## DESCRIPTION OF THE TASK
Extract each line of the data below exactly as written.

— START STORED DATA —

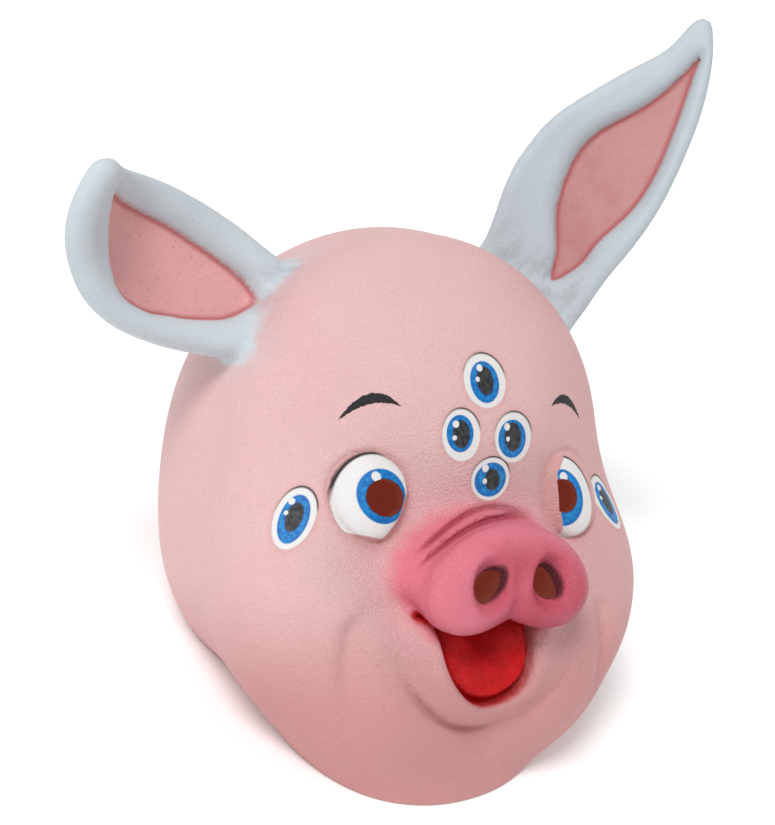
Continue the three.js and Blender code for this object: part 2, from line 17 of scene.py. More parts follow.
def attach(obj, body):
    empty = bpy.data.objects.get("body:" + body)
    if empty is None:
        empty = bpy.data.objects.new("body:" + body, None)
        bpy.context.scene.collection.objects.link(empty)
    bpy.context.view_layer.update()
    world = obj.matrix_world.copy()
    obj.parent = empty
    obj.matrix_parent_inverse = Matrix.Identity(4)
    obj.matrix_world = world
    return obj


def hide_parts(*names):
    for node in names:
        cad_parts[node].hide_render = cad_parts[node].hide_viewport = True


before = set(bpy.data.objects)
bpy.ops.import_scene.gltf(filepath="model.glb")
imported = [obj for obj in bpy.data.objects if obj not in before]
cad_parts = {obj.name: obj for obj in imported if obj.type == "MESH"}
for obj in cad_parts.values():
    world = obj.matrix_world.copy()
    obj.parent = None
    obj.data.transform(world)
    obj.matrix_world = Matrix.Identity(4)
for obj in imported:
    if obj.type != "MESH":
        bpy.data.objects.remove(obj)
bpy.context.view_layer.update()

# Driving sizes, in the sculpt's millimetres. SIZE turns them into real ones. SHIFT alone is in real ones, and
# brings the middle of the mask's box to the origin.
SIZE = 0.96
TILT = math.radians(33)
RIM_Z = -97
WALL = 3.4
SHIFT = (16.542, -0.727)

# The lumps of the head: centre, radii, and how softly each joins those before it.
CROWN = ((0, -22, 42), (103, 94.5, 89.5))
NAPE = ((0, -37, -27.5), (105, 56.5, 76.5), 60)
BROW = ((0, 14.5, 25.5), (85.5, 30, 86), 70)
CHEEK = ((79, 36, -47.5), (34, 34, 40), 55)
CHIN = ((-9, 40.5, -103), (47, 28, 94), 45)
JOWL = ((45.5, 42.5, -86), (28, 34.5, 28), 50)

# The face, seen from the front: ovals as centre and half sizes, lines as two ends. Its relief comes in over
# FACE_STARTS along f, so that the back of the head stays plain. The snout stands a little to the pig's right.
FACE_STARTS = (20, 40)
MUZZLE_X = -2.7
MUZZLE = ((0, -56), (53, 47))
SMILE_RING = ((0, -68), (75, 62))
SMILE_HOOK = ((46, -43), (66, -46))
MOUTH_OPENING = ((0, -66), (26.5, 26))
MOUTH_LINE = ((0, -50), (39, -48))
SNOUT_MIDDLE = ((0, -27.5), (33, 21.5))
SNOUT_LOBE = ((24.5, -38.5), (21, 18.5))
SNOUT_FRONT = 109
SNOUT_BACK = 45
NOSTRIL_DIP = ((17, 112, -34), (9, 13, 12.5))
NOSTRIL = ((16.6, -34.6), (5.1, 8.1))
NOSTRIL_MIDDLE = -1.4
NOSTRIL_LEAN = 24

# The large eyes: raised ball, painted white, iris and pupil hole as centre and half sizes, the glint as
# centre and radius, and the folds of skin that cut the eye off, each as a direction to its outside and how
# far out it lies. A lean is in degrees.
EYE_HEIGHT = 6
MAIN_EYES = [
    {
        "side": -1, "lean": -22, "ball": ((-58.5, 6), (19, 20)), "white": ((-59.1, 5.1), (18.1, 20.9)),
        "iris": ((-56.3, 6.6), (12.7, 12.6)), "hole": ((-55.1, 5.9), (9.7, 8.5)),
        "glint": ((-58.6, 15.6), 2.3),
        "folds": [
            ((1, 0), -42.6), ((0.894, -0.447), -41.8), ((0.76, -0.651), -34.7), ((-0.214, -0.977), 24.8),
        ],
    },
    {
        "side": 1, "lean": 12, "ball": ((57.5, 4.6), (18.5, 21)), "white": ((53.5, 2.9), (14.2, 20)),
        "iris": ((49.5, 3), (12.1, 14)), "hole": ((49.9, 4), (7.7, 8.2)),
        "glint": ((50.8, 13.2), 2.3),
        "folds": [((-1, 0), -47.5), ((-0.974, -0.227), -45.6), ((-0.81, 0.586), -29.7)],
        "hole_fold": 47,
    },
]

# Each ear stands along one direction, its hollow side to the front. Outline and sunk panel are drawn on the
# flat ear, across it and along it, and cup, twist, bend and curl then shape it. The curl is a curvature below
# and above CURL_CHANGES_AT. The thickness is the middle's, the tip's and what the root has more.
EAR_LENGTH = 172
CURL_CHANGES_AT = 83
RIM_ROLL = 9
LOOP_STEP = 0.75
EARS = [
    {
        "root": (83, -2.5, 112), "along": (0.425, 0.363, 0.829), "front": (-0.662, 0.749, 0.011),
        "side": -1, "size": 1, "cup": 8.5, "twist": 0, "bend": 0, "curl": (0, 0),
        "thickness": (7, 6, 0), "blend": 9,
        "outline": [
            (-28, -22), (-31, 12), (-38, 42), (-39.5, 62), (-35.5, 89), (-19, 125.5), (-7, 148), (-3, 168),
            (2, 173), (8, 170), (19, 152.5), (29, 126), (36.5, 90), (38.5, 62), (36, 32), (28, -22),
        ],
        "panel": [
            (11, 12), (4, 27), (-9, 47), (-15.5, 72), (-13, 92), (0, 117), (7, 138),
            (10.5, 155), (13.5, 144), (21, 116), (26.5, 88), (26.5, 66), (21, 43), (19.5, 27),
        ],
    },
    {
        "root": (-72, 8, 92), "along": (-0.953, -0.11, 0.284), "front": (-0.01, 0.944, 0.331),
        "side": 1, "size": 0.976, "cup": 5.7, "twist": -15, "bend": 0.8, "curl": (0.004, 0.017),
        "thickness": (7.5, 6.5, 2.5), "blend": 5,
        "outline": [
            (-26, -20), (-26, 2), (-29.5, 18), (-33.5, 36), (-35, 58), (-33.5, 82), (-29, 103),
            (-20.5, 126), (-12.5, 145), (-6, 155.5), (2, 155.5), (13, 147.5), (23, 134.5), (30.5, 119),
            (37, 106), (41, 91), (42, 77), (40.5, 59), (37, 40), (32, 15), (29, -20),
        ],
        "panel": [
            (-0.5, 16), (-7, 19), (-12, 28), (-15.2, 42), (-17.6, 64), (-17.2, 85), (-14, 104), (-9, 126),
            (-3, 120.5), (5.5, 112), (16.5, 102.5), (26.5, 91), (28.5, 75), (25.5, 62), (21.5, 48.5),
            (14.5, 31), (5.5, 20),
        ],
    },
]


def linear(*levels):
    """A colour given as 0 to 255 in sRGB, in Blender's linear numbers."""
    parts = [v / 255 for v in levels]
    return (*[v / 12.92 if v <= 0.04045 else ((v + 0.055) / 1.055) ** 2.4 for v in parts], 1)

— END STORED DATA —

## SOLUTION FOR THIS PROBLEM
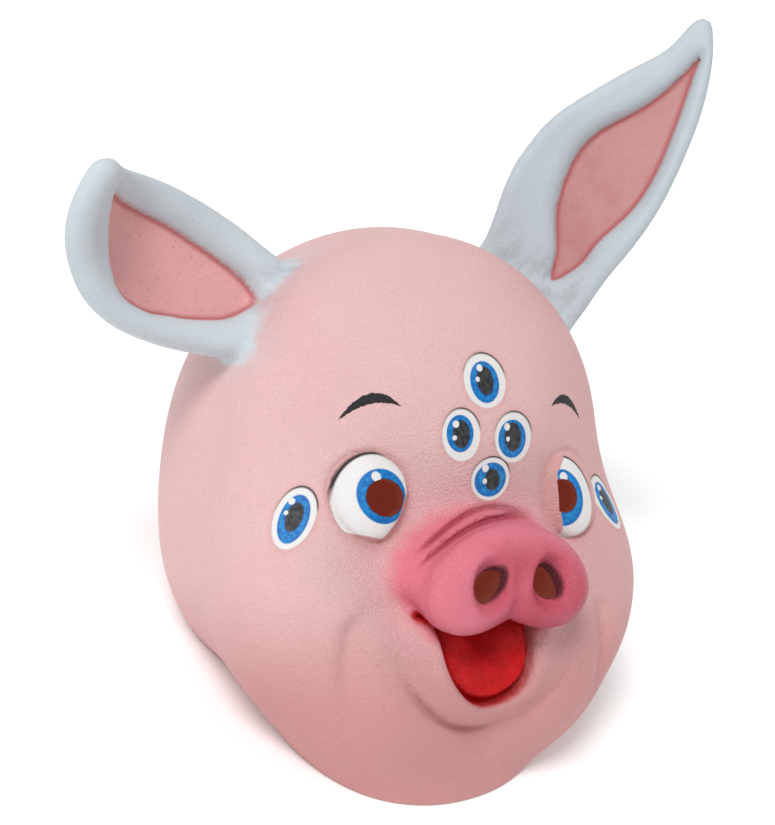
Continue the three.js and Blender code for this object: part 2, from line 17 of scene.py. More parts follow.
def attach(obj, body):
    empty = bpy.data.objects.get("body:" + body)
    if empty is None:
        empty = bpy.data.objects.new("body:" + body, None)
        bpy.context.scene.collection.objects.link(empty)
    bpy.context.view_layer.update()
    world = obj.matrix_world.copy()
    obj.parent = empty
    obj.matrix_parent_inverse = Matrix.Identity(4)
    obj.matrix_world = world
    return obj


def hide_parts(*names):
    for node in names:
        cad_parts[node].hide_render = cad_parts[node].hide_viewport = True


before = set(bpy.data.objects)
bpy.ops.import_scene.gltf(filepath="model.glb")
imported = [obj for obj in bpy.data.objects if obj not in before]
cad_parts = {obj.name: obj for obj in imported if obj.type == "MESH"}
for obj in cad_parts.values():
    world = obj.matrix_world.copy()
    obj.parent = None
    obj.data.transform(world)
    obj.matrix_world = Matrix.Identity(4)
for obj in imported:
    if obj.type != "MESH":
        bpy.data.objects.remove(obj)
bpy.context.view_layer.update()

# Driving sizes, in the sculpt's millimetres. SIZE turns them into real ones. SHIFT alone is in real ones, and
# brings the middle of the mask's box to the origin.
SIZE = 0.96
TILT = math.radians(33)
RIM_Z = -97
WALL = 3.4
SHIFT = (16.542, -0.727)

# The lumps of the head: centre, radii, and how softly each joins those before it.
CROWN = ((0, -22, 42), (103, 94.5, 89.5))
NAPE = ((0, -37, -27.5), (105, 56.5, 76.5), 60)
BROW = ((0, 14.5, 25.5), (85.5, 30, 86), 70)
CHEEK = ((79, 36, -47.5), (34, 34, 40), 55)
CHIN = ((-9, 40.5, -103), (47, 28, 94), 45)
JOWL = ((45.5, 42.5, -86), (28, 34.5, 28), 50)

# The face, seen from the front: ovals as centre and half sizes, lines as two ends. Its relief comes in over
# FACE_STARTS along f, so that the back of the head stays plain. The snout stands a little to the pig's right.
FACE_STARTS = (20, 40)
MUZZLE_X = -2.7
MUZZLE = ((0, -56), (53, 47))
SMILE_RING = ((0, -68), (75, 62))
SMILE_HOOK = ((46, -43), (66, -46))
MOUTH_OPENING = ((0, -66), (26.5, 26))
MOUTH_LINE = ((0, -50), (39, -48))
SNOUT_MIDDLE = ((0, -27.5), (33, 21.5))
SNOUT_LOBE = ((24.5, -38.5), (21, 18.5))
SNOUT_FRONT = 109
SNOUT_BACK = 45
NOSTRIL_DIP = ((17, 112, -34), (9, 13, 12.5))
NOSTRIL = ((16.6, -34.6), (5.1, 8.1))
NOSTRIL_MIDDLE = -1.4
NOSTRIL_LEAN = 24

# The large eyes: raised ball, painted white, iris and pupil hole as centre and half sizes, the glint as
# centre and radius, and the folds of skin that cut the eye off, each as a direction to its outside and how
# far out it lies. A lean is in degrees.
EYE_HEIGHT = 6
MAIN_EYES = [
    {
        "side": -1, "lean": -22, "ball": ((-58.5, 6), (19, 20)), "white": ((-59.1, 5.1), (18.1, 20.9)),
        "iris": ((-56.3, 6.6), (12.7, 12.6)), "hole": ((-55.1, 5.9), (9.7, 8.5)),
        "glint": ((-58.6, 15.6), 2.3),
        "folds": [
            ((1, 0), -42.6), ((0.894, -0.447), -41.8), ((0.76, -0.651), -34.7), ((-0.214, -0.977), 24.8),
        ],
    },
    {
        "side": 1, "lean": 12, "ball": ((57.5, 4.6), (18.5, 21)), "white": ((53.5, 2.9), (14.2, 20)),
        "iris": ((49.5, 3), (12.1, 14)), "hole": ((49.9, 4), (7.7, 8.2)),
        "glint": ((50.8, 13.2), 2.3),
        "folds": [((-1, 0), -47.5), ((-0.974, -0.227), -45.6), ((-0.81, 0.586), -29.7)],
        "hole_fold": 47,
    },
]

# Each ear stands along one direction, its hollow side to the front. Outline and sunk panel are drawn on the
# flat ear, across it and along it, and cup, twist, bend and curl then shape it. The curl is a curvature below
# and above CURL_CHANGES_AT. The thickness is the middle's, the tip's and what the root has more.
EAR_LENGTH = 172
CURL_CHANGES_AT = 83
RIM_ROLL = 9
LOOP_STEP = 0.75
EARS = [
    {
        "root": (83, -2.5, 112), "along": (0.425, 0.363, 0.829), "front": (-0.662, 0.749, 0.011),
        "side": -1, "size": 1, "cup": 8.5, "twist": 0, "bend": 0, "curl": (0, 0),
        "thickness": (7, 6, 0), "blend": 9,
        "outline": [
            (-28, -22), (-31, 12), (-38, 42), (-39.5, 62), (-35.5, 89), (-19, 125.5), (-7, 148), (-3, 168),
            (2, 173), (8, 170), (19, 152.5), (29, 126), (36.5, 90), (38.5, 62), (36, 32), (28, -22),
        ],
        "panel": [
            (11, 12), (4, 27), (-9, 47), (-15.5, 72), (-13, 92), (0, 117), (7, 138),
            (10.5, 155), (13.5, 144), (21, 116), (26.5, 88), (26.5, 66), (21, 43), (19.5, 27),
        ],
    },
    {
        "root": (-72, 8, 92), "along": (-0.953, -0.11, 0.284), "front": (-0.01, 0.944, 0.331),
        "side": 1, "size": 0.976, "cup": 5.7, "twist": -15, "bend": 0.8, "curl": (0.004, 0.017),
        "thickness": (7.5, 6.5, 2.5), "blend": 5,
        "outline": [
            (-26, -20), (-26, 2), (-29.5, 18), (-33.5, 36), (-35, 58), (-33.5, 82), (-29, 103),
            (-20.5, 126), (-12.5, 145), (-6, 155.5), (2, 155.5), (13, 147.5), (23, 134.5), (30.5, 119),
            (37, 106), (41, 91), (42, 77), (40.5, 59), (37, 40), (32, 15), (29, -20),
        ],
        "panel": [
            (-0.5, 16), (-7, 19), (-12, 28), (-15.2, 42), (-17.6, 64), (-17.2, 85), (-14, 104), (-9, 126),
            (-3, 120.5), (5.5, 112), (16.5, 102.5), (26.5, 91), (28.5, 75), (25.5, 62), (21.5, 48.5),
            (14.5, 31), (5.5, 20),
        ],
    },
]


def linear(*levels):
    """A colour given as 0 to 255 in sRGB, in Blender's linear numbers."""
    parts = [v / 255 for v in levels]
    return (*[v / 12.92 if v <= 0.04045 else ((v + 0.055) / 1.055) ** 2.4 for v in parts], 1)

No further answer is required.